### STATED TASK:
Output exactly the span of lines that begins at the line containing "mesh = cad_parts[node_name].data" and ends at the line containing "len(HARD_FINISHES) + len(SHARED))", both lines included.

-- START --

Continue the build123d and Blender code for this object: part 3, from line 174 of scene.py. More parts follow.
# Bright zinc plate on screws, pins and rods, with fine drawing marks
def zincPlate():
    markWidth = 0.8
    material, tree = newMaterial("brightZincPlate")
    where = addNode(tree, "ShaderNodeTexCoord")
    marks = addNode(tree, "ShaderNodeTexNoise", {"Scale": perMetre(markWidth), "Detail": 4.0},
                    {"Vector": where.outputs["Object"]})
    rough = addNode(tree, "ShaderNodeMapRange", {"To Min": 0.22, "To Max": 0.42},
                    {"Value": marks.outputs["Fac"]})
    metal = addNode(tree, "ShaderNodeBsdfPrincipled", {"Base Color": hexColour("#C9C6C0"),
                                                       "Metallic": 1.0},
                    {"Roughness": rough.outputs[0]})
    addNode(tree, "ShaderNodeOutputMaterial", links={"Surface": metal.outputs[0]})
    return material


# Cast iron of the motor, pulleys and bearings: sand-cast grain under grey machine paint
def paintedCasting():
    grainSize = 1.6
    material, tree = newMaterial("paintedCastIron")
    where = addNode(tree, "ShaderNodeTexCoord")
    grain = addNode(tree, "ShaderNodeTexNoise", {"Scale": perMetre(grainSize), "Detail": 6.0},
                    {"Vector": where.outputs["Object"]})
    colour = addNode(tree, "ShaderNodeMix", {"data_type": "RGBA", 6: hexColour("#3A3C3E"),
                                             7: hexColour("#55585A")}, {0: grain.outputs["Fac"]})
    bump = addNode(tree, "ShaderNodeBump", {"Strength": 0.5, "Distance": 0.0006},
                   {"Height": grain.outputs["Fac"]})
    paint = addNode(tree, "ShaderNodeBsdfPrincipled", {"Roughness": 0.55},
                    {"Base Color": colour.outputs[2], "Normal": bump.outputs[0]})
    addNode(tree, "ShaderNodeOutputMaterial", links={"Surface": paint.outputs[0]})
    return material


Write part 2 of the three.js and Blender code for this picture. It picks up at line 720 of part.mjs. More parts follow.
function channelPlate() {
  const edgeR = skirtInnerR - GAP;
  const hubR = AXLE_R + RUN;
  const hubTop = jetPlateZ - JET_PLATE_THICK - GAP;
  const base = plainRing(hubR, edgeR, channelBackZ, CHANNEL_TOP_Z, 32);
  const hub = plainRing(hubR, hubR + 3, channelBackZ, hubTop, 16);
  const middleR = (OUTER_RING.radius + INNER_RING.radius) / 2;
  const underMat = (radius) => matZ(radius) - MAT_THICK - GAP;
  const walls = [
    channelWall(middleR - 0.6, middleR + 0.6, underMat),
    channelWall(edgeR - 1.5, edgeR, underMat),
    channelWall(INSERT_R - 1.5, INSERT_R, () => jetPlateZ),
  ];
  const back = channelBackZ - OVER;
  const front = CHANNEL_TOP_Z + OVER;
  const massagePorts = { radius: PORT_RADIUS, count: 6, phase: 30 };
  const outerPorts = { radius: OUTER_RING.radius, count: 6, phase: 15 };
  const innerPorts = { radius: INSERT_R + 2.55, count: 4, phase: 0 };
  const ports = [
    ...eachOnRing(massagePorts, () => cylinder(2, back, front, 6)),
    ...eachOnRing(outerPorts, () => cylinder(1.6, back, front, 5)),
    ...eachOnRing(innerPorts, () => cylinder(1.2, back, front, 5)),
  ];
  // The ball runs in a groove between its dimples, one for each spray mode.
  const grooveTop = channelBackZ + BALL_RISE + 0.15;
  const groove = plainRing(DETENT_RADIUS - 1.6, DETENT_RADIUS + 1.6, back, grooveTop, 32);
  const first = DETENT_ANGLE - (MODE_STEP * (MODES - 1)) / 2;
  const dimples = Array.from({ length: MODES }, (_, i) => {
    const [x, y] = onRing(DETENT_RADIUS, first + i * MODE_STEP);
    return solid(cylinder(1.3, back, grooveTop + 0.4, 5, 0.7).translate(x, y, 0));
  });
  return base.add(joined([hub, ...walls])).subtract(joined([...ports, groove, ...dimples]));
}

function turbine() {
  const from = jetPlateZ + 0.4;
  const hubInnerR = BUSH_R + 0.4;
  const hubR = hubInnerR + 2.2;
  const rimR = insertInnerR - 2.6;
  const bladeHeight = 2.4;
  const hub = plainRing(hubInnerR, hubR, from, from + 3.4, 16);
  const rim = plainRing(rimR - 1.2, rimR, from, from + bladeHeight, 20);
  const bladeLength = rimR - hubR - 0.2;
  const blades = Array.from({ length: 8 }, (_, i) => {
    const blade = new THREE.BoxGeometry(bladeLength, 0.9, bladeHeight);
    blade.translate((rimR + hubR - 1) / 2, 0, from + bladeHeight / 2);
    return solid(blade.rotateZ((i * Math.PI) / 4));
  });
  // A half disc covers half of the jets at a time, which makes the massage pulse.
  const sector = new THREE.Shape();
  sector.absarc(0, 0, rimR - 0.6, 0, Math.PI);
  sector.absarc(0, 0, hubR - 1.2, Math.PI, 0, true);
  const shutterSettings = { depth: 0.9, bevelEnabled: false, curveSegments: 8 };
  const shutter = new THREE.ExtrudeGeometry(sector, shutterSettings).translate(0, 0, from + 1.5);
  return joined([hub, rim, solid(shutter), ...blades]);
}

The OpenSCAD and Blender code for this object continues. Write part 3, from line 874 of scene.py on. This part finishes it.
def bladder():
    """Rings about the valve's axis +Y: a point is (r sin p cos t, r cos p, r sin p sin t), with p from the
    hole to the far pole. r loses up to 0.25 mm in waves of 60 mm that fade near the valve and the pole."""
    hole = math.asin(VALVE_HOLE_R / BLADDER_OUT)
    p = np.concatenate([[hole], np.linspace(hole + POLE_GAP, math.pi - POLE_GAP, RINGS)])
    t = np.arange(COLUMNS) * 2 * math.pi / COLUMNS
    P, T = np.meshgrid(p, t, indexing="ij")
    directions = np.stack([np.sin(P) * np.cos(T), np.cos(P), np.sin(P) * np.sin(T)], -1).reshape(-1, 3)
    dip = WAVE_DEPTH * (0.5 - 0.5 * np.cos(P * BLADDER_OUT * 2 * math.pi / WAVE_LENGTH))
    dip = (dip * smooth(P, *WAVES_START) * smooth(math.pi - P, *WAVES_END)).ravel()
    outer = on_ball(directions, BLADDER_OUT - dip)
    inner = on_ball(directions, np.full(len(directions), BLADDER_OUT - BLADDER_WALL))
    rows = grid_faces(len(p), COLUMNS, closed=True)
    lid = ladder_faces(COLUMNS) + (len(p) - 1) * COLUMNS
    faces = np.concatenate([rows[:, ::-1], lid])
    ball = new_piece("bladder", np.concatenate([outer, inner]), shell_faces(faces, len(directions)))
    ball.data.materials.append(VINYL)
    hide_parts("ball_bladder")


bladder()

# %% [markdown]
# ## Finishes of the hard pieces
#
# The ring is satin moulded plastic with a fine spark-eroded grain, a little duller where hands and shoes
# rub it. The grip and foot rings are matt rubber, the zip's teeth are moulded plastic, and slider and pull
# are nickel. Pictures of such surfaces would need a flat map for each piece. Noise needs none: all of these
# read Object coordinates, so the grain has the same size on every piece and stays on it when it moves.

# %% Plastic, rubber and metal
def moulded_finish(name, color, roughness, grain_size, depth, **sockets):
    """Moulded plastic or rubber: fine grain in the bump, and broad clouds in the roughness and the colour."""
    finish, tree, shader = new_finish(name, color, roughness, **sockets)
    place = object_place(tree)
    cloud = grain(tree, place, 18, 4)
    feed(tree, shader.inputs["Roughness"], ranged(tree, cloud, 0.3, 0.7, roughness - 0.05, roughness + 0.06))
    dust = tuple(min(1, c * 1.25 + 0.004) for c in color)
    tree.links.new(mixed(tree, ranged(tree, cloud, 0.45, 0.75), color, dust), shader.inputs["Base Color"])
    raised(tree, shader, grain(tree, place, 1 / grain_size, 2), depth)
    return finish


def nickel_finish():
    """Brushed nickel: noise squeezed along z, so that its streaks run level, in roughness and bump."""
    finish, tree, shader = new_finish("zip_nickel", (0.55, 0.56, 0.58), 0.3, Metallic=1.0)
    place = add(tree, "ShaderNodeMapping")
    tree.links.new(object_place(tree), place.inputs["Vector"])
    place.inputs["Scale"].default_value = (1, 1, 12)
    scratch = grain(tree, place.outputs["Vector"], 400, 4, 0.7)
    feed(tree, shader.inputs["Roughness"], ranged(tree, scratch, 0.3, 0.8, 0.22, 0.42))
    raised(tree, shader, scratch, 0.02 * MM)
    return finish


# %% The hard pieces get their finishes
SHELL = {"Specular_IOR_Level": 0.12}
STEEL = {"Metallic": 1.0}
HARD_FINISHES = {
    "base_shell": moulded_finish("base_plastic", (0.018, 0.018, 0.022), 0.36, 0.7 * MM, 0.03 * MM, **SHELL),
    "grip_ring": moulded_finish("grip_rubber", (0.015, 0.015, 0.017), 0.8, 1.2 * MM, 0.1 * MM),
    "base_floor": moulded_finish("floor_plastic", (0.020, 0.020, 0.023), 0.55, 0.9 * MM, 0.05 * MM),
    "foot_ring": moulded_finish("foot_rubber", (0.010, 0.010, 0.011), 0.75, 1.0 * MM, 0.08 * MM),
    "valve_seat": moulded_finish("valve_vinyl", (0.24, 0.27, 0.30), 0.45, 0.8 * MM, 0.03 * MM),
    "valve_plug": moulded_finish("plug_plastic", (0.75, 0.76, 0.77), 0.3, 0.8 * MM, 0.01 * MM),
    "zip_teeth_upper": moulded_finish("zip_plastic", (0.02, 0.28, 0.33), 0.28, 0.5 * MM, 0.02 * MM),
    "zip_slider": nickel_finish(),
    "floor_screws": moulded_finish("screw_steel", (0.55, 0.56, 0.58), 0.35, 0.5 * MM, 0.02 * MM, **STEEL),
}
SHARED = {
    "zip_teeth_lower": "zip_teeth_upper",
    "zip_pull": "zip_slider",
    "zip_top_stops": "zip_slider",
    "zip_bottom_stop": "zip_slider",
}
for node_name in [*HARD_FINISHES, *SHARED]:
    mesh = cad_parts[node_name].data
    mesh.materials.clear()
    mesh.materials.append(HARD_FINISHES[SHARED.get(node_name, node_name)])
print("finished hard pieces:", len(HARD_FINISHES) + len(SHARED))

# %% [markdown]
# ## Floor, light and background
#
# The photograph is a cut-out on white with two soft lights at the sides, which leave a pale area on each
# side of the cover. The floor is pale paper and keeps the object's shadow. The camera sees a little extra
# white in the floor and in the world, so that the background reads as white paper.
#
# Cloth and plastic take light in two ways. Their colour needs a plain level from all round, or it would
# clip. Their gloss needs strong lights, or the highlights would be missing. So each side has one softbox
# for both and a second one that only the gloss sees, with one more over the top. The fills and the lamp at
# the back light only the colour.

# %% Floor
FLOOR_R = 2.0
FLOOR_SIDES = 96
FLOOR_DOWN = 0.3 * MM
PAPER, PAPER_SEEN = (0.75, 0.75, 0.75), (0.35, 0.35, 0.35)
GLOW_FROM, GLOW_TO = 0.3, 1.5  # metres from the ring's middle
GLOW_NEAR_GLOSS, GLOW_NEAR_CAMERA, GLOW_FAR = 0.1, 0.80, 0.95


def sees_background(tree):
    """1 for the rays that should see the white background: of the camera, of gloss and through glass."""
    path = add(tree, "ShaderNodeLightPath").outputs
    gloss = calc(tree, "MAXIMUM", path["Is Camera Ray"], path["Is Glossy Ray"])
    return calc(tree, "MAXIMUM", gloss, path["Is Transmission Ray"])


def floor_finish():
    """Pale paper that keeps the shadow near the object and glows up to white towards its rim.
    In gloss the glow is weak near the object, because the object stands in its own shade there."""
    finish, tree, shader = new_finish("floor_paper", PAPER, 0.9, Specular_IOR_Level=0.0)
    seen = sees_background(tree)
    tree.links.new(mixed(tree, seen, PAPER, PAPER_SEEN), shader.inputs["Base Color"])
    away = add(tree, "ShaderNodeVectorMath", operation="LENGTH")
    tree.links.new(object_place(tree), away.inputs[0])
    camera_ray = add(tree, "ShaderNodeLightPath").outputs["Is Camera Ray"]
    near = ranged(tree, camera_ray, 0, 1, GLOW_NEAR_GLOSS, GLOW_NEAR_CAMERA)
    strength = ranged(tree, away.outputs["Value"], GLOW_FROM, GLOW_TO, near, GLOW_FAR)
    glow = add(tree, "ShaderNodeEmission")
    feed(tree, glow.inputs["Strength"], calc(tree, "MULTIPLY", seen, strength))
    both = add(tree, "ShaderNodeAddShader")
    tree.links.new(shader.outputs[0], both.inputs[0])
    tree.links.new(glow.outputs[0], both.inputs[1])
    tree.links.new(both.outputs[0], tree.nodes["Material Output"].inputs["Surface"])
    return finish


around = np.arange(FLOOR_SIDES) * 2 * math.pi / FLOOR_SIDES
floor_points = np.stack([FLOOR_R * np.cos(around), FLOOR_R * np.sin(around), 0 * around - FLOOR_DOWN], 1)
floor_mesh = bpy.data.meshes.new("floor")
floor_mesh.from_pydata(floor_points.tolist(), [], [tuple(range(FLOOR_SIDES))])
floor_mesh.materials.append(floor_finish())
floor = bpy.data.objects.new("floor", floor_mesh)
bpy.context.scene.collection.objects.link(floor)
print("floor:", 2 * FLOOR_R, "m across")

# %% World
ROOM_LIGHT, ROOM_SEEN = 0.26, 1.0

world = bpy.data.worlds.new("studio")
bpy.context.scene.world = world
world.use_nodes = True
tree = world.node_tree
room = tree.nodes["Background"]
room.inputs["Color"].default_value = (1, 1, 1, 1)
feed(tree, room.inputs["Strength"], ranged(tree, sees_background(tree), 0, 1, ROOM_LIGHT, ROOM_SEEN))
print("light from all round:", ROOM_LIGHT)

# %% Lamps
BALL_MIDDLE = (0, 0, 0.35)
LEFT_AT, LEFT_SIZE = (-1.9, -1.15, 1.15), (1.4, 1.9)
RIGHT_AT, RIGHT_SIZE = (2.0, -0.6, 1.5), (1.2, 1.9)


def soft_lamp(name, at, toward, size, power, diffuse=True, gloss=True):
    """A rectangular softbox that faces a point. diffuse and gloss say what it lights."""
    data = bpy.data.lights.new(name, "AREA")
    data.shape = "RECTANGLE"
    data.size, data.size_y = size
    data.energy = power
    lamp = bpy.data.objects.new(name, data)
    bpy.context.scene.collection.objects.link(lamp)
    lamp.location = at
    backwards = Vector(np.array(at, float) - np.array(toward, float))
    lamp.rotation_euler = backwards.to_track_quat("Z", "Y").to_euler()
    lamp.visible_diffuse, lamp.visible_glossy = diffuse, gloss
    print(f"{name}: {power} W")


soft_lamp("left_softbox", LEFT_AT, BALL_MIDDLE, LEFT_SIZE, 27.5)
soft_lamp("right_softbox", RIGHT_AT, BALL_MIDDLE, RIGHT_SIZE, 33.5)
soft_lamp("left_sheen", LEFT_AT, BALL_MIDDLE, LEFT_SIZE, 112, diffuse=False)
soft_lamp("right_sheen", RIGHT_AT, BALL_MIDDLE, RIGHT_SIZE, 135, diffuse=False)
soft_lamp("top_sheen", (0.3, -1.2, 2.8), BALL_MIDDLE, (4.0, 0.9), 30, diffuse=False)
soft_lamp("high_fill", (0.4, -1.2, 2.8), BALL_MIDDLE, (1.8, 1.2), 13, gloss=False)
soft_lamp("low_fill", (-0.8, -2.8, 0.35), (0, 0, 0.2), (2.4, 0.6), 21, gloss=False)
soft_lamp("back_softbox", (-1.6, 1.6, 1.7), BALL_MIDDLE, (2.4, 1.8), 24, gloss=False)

-- END --

### RESULT OF THE EXERCISE:
    mesh = cad_parts[node_name].data
    mesh.materials.clear()
    mesh.materials.append(HARD_FINISHES[SHARED.get(node_name, node_name)])
print("finished hard pieces:", len(HARD_FINISHES) + len(SHARED))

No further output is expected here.